Goal:
Word for word, restate every line of the listing that follows.

Recorded data:
----------

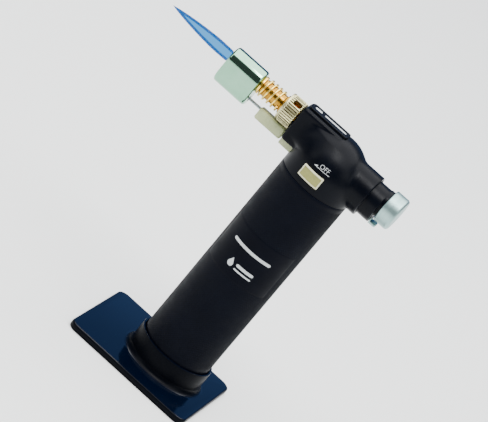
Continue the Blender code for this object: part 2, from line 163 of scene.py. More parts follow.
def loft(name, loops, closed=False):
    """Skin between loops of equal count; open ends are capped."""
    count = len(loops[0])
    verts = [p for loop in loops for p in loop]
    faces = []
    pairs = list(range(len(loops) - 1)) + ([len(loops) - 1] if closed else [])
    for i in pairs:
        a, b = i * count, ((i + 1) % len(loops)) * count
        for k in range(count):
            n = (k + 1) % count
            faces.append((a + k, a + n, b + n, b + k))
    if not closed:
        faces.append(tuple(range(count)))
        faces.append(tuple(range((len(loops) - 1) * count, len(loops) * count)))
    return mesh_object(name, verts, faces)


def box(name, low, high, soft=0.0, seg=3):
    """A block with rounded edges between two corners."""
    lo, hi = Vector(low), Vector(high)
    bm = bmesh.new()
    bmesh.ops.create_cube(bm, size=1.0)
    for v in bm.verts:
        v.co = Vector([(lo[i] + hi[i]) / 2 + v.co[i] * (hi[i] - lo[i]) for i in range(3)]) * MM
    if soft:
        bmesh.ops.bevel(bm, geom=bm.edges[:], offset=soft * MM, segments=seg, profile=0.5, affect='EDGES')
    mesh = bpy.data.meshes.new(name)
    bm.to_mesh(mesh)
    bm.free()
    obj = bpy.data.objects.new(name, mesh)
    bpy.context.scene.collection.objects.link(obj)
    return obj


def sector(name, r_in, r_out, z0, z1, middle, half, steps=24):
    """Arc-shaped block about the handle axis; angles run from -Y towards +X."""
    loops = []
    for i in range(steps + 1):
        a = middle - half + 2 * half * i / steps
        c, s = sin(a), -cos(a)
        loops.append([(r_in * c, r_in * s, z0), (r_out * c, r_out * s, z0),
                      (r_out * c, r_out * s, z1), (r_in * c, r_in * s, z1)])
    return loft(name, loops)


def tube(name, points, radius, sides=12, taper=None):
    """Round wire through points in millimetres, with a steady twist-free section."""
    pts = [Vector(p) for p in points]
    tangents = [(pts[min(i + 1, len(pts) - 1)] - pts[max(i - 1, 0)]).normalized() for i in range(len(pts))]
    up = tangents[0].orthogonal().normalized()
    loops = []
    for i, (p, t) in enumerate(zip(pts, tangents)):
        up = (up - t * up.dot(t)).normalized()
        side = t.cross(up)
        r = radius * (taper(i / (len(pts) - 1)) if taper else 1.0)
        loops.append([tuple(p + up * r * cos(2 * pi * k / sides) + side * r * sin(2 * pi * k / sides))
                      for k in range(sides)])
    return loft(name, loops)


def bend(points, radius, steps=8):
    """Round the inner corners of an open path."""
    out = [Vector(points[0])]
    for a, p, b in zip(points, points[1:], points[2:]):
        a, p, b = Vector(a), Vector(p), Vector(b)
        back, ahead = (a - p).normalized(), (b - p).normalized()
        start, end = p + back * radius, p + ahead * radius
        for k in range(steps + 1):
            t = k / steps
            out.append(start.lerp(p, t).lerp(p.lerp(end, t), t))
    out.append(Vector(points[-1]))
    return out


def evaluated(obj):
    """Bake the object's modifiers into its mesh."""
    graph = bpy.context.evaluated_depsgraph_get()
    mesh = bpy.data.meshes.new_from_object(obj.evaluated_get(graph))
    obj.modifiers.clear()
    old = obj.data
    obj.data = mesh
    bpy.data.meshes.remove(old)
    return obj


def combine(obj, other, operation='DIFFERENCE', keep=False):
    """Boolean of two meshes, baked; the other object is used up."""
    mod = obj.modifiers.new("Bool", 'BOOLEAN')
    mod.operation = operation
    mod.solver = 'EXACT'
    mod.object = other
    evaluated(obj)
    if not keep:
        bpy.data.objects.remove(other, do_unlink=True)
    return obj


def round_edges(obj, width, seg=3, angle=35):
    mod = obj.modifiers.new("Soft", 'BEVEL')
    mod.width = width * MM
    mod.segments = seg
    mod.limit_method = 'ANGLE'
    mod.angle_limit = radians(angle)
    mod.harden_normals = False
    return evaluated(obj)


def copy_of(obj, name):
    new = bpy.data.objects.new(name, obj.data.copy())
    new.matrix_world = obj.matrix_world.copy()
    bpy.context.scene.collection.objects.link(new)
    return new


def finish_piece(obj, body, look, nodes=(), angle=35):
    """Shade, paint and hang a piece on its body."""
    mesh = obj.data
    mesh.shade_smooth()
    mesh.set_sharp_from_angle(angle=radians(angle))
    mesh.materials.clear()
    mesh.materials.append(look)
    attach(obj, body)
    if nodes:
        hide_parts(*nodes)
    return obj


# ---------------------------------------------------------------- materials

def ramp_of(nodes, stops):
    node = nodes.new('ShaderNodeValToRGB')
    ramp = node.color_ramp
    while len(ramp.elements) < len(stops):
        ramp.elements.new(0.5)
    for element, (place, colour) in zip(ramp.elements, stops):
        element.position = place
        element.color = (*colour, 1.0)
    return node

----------

The solution:
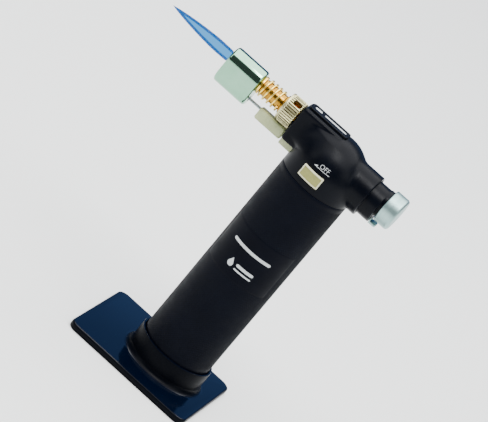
Continue the Blender code for this object: part 2, from line 163 of scene.py. More parts follow.
def loft(name, loops, closed=False):
    """Skin between loops of equal count; open ends are capped."""
    count = len(loops[0])
    verts = [p for loop in loops for p in loop]
    faces = []
    pairs = list(range(len(loops) - 1)) + ([len(loops) - 1] if closed else [])
    for i in pairs:
        a, b = i * count, ((i + 1) % len(loops)) * count
        for k in range(count):
            n = (k + 1) % count
            faces.append((a + k, a + n, b + n, b + k))
    if not closed:
        faces.append(tuple(range(count)))
        faces.append(tuple(range((len(loops) - 1) * count, len(loops) * count)))
    return mesh_object(name, verts, faces)


def box(name, low, high, soft=0.0, seg=3):
    """A block with rounded edges between two corners."""
    lo, hi = Vector(low), Vector(high)
    bm = bmesh.new()
    bmesh.ops.create_cube(bm, size=1.0)
    for v in bm.verts:
        v.co = Vector([(lo[i] + hi[i]) / 2 + v.co[i] * (hi[i] - lo[i]) for i in range(3)]) * MM
    if soft:
        bmesh.ops.bevel(bm, geom=bm.edges[:], offset=soft * MM, segments=seg, profile=0.5, affect='EDGES')
    mesh = bpy.data.meshes.new(name)
    bm.to_mesh(mesh)
    bm.free()
    obj = bpy.data.objects.new(name, mesh)
    bpy.context.scene.collection.objects.link(obj)
    return obj


def sector(name, r_in, r_out, z0, z1, middle, half, steps=24):
    """Arc-shaped block about the handle axis; angles run from -Y towards +X."""
    loops = []
    for i in range(steps + 1):
        a = middle - half + 2 * half * i / steps
        c, s = sin(a), -cos(a)
        loops.append([(r_in * c, r_in * s, z0), (r_out * c, r_out * s, z0),
                      (r_out * c, r_out * s, z1), (r_in * c, r_in * s, z1)])
    return loft(name, loops)


def tube(name, points, radius, sides=12, taper=None):
    """Round wire through points in millimetres, with a steady twist-free section."""
    pts = [Vector(p) for p in points]
    tangents = [(pts[min(i + 1, len(pts) - 1)] - pts[max(i - 1, 0)]).normalized() for i in range(len(pts))]
    up = tangents[0].orthogonal().normalized()
    loops = []
    for i, (p, t) in enumerate(zip(pts, tangents)):
        up = (up - t * up.dot(t)).normalized()
        side = t.cross(up)
        r = radius * (taper(i / (len(pts) - 1)) if taper else 1.0)
        loops.append([tuple(p + up * r * cos(2 * pi * k / sides) + side * r * sin(2 * pi * k / sides))
                      for k in range(sides)])
    return loft(name, loops)


def bend(points, radius, steps=8):
    """Round the inner corners of an open path."""
    out = [Vector(points[0])]
    for a, p, b in zip(points, points[1:], points[2:]):
        a, p, b = Vector(a), Vector(p), Vector(b)
        back, ahead = (a - p).normalized(), (b - p).normalized()
        start, end = p + back * radius, p + ahead * radius
        for k in range(steps + 1):
            t = k / steps
            out.append(start.lerp(p, t).lerp(p.lerp(end, t), t))
    out.append(Vector(points[-1]))
    return out


def evaluated(obj):
    """Bake the object's modifiers into its mesh."""
    graph = bpy.context.evaluated_depsgraph_get()
    mesh = bpy.data.meshes.new_from_object(obj.evaluated_get(graph))
    obj.modifiers.clear()
    old = obj.data
    obj.data = mesh
    bpy.data.meshes.remove(old)
    return obj


def combine(obj, other, operation='DIFFERENCE', keep=False):
    """Boolean of two meshes, baked; the other object is used up."""
    mod = obj.modifiers.new("Bool", 'BOOLEAN')
    mod.operation = operation
    mod.solver = 'EXACT'
    mod.object = other
    evaluated(obj)
    if not keep:
        bpy.data.objects.remove(other, do_unlink=True)
    return obj


def round_edges(obj, width, seg=3, angle=35):
    mod = obj.modifiers.new("Soft", 'BEVEL')
    mod.width = width * MM
    mod.segments = seg
    mod.limit_method = 'ANGLE'
    mod.angle_limit = radians(angle)
    mod.harden_normals = False
    return evaluated(obj)


def copy_of(obj, name):
    new = bpy.data.objects.new(name, obj.data.copy())
    new.matrix_world = obj.matrix_world.copy()
    bpy.context.scene.collection.objects.link(new)
    return new


def finish_piece(obj, body, look, nodes=(), angle=35):
    """Shade, paint and hang a piece on its body."""
    mesh = obj.data
    mesh.shade_smooth()
    mesh.set_sharp_from_angle(angle=radians(angle))
    mesh.materials.clear()
    mesh.materials.append(look)
    attach(obj, body)
    if nodes:
        hide_parts(*nodes)
    return obj


# ---------------------------------------------------------------- materials

def ramp_of(nodes, stops):
    node = nodes.new('ShaderNodeValToRGB')
    ramp = node.color_ramp
    while len(ramp.elements) < len(stops):
        ramp.elements.new(0.5)
    for element, (place, colour) in zip(ramp.elements, stops):
        element.position = place
        element.color = (*colour, 1.0)
    return node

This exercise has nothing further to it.